The problem:
Take the listing and print it in full, exactly as given.

┌────────

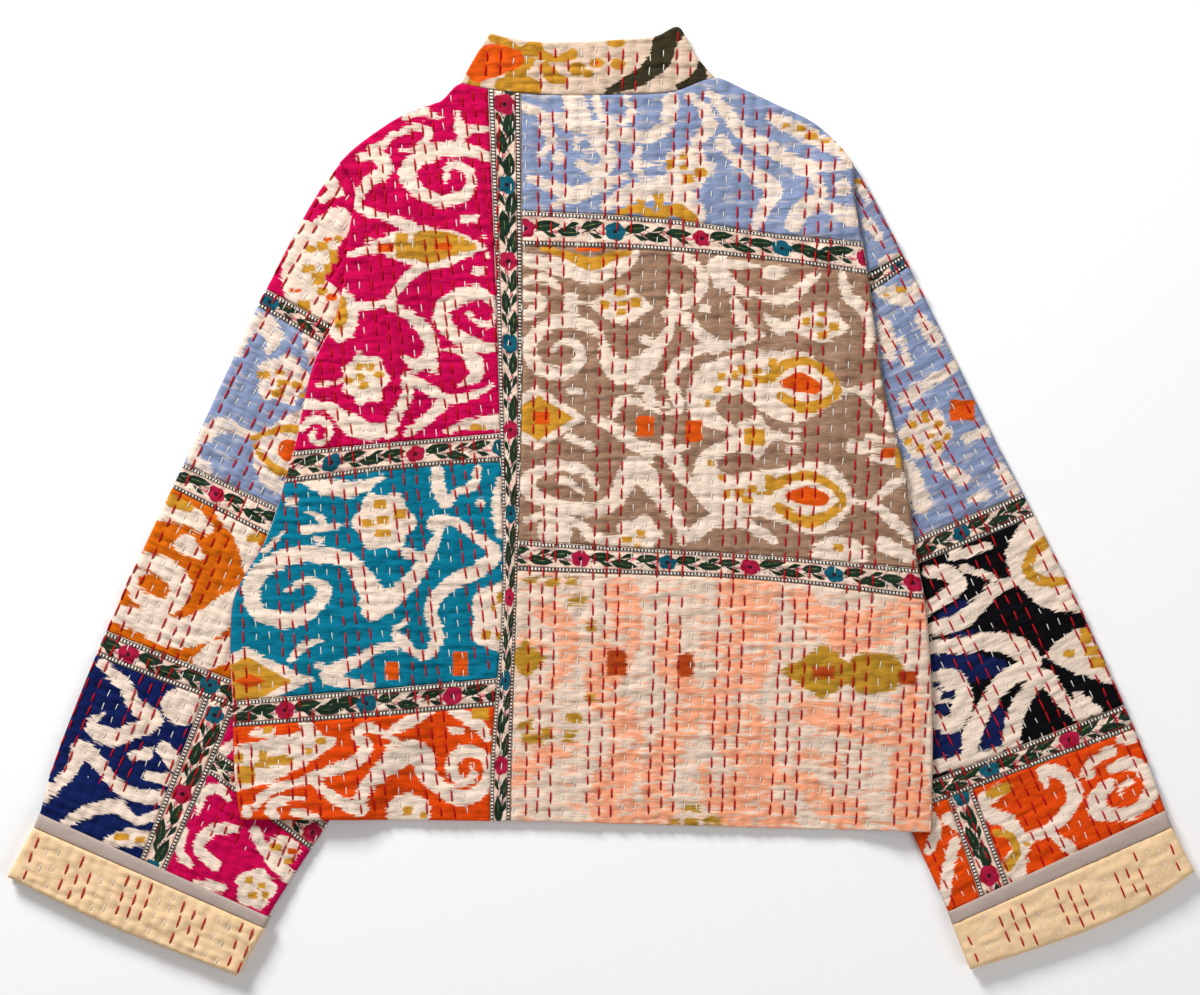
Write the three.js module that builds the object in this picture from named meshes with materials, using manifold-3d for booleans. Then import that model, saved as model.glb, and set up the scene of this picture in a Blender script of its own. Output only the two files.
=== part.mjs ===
// Quilted patchwork jacket laid flat with its back up and its stand collar towards +Y, in mm.
// The middle of the fronts and the under side of the sleeves rest on z = 0, and the origin is at
// the bottom centre of the whole. The body lies over the inner part of both sleeves.
import * as THREE from "three";
import { mergeVertices } from "three/addons/utils/BufferGeometryUtils.js";
import Module from "manifold-3d";

const wasm = await Module();
wasm.setup();

// Cloth: face and lining quilted together are one wall.
const CLOTH = 2.2;
const SEAM_GAP = 0.3;
const BINDING = 2.6; // the binding wraps the edge, so it is a little thicker
const CREST = 0.8; // a channel between two rows of stitches one ROW_STEP apart stands this high
const ROW_STEP = 9.6;
const LAYER = CLOTH + SEAM_GAP;
const QUILTED_LAYER = LAYER + CREST;

// Heights of the undersides of what lies on a sleeve and on the floor.
const SLEEVE_STACK = LAYER + QUILTED_LAYER;
const SLEEVE_RISE = LAYER; // the sleeve's end lies on the cuff's under layer
const BODY_SLOPE = 40; // the body comes down beside a sleeve over this width
const SLEEVE_SLOPE = 40;
const SLOPE_CLEARANCE = 11;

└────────

Result below:
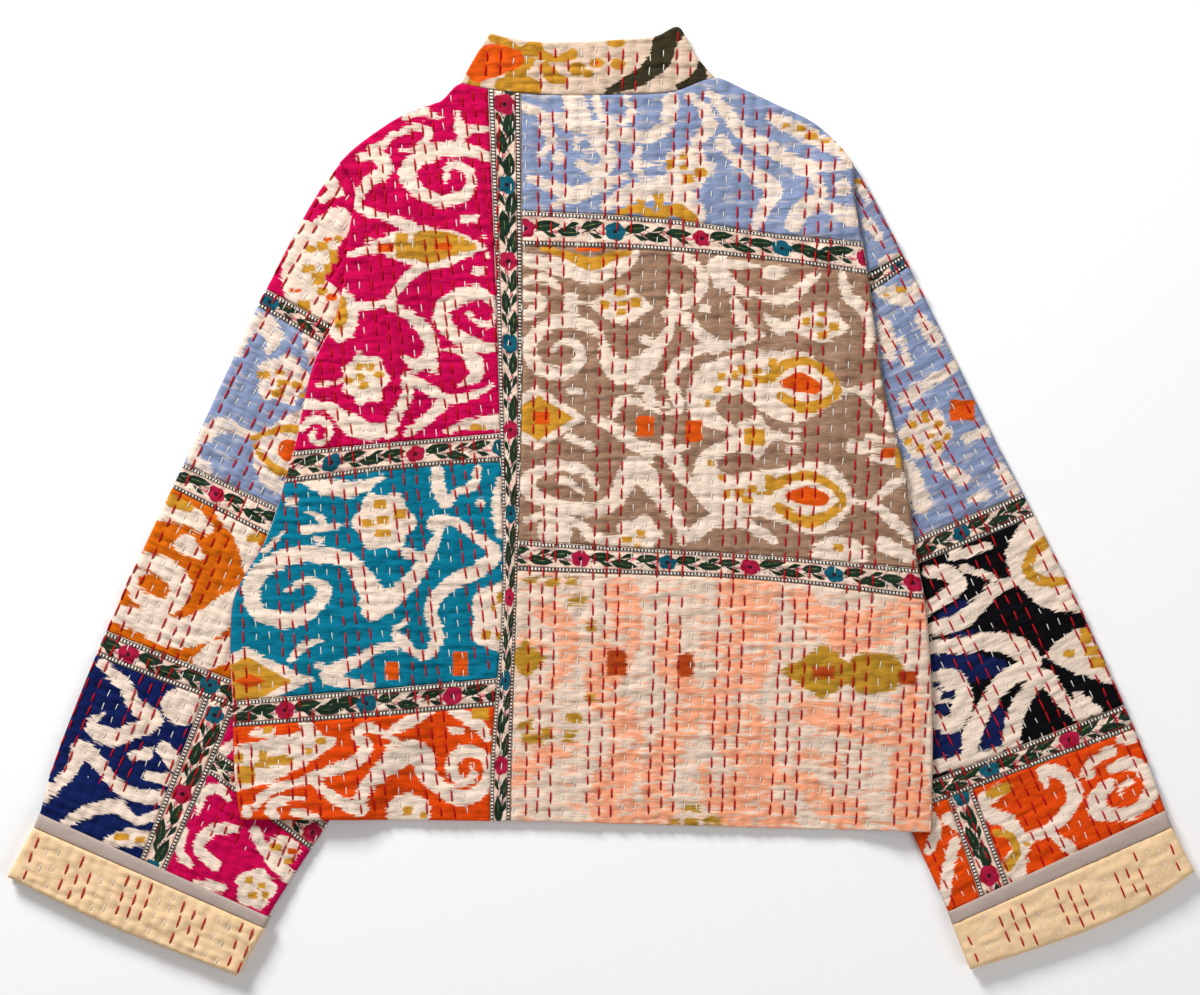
Write the three.js module that builds the object in this picture from named meshes with materials, using manifold-3d for booleans. Then import that model, saved as model.glb, and set up the scene of this picture in a Blender script of its own. Output only the two files.
=== part.mjs ===
// Quilted patchwork jacket laid flat with its back up and its stand collar towards +Y, in mm.
// The middle of the fronts and the under side of the sleeves rest on z = 0, and the origin is at
// the bottom centre of the whole. The body lies over the inner part of both sleeves.
import * as THREE from "three";
import { mergeVertices } from "three/addons/utils/BufferGeometryUtils.js";
import Module from "manifold-3d";

const wasm = await Module();
wasm.setup();

// Cloth: face and lining quilted together are one wall.
const CLOTH = 2.2;
const SEAM_GAP = 0.3;
const BINDING = 2.6; // the binding wraps the edge, so it is a little thicker
const CREST = 0.8; // a channel between two rows of stitches one ROW_STEP apart stands this high
const ROW_STEP = 9.6;
const LAYER = CLOTH + SEAM_GAP;
const QUILTED_LAYER = LAYER + CREST;

// Heights of the undersides of what lies on a sleeve and on the floor.
const SLEEVE_STACK = LAYER + QUILTED_LAYER;
const SLEEVE_RISE = LAYER; // the sleeve's end lies on the cuff's under layer
const BODY_SLOPE = 40; // the body comes down beside a sleeve over this width
const SLEEVE_SLOPE = 40;
const SLOPE_CLEARANCE = 11;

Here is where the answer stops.